Which one sounds more concrete:

"I cleared out the ticket queue and wrote tests for all outstanding issues"

or

"I thought about my vision."




Which one sounds more concrete:

"For our design brief I came up with ten design elements that fit with the message we're trying to sub-communicate on our website, and found five examples of each element used on various sites across the web."

or

"I spent three hours talking to my computer."

The point is if it sounds that nebulous it's probably because you don't understand what they're actually doing. To someone who doesn't understand what coders do, coding sounds just as nebulous as 'business stuff'.

Now it's possible that the business person isn't actually doing anything, but then again it's just as possible that the coder isn't actually doing anything either.


Any programmer who says "I spent three hours talking to my computer" is not a programmer.
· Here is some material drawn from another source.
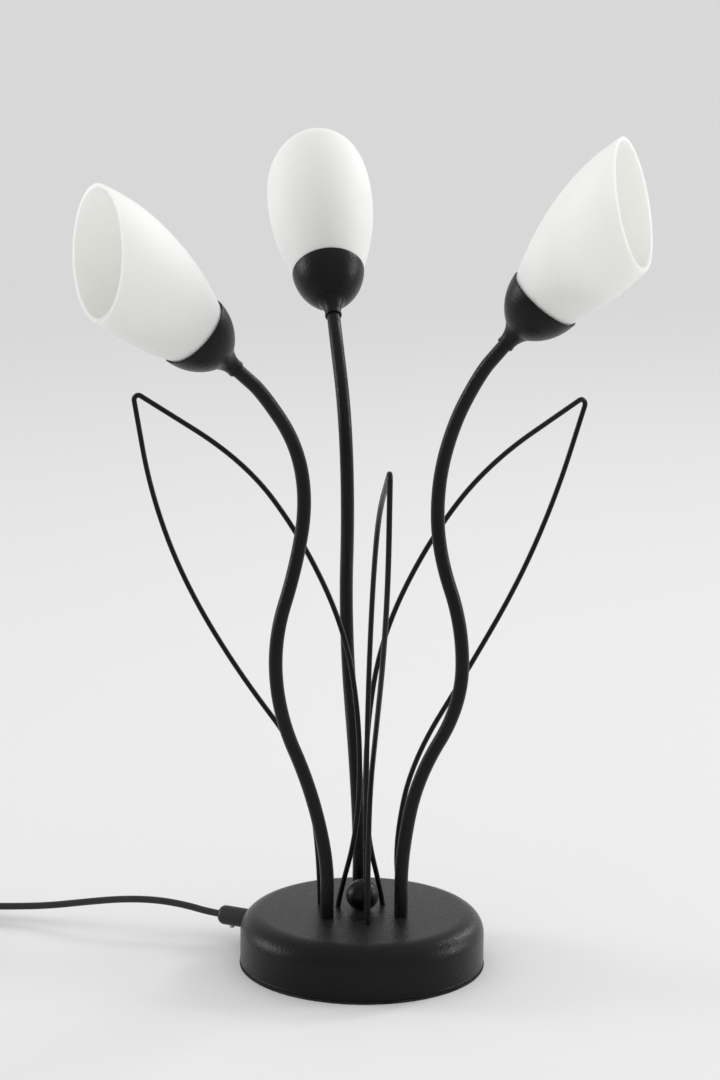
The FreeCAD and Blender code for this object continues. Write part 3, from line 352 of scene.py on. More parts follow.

It's true that if you push someone on their vague talk they may become more concrete and specific. I'll grant you that there are CEOs out there who, once you get past the nebulous weasel-words, can articulate a clear plan for what the company needs to do and where it needs to go. Those are good CEOs.

I would bet the vast majority, once you push them on it, would respond with more of the same, and if you continued to push them on it, would ultimately defer to an underling for specifics.

It's not even the mumbo-jumbo that annoys me. It's fine if you want to say that a CEO sets the direction, goals, and overall plan of the company. I can believe that, and it's certainly valuable. What I cannot believe or accept is that they deserve to be paid an order of magnitude more money for doing so.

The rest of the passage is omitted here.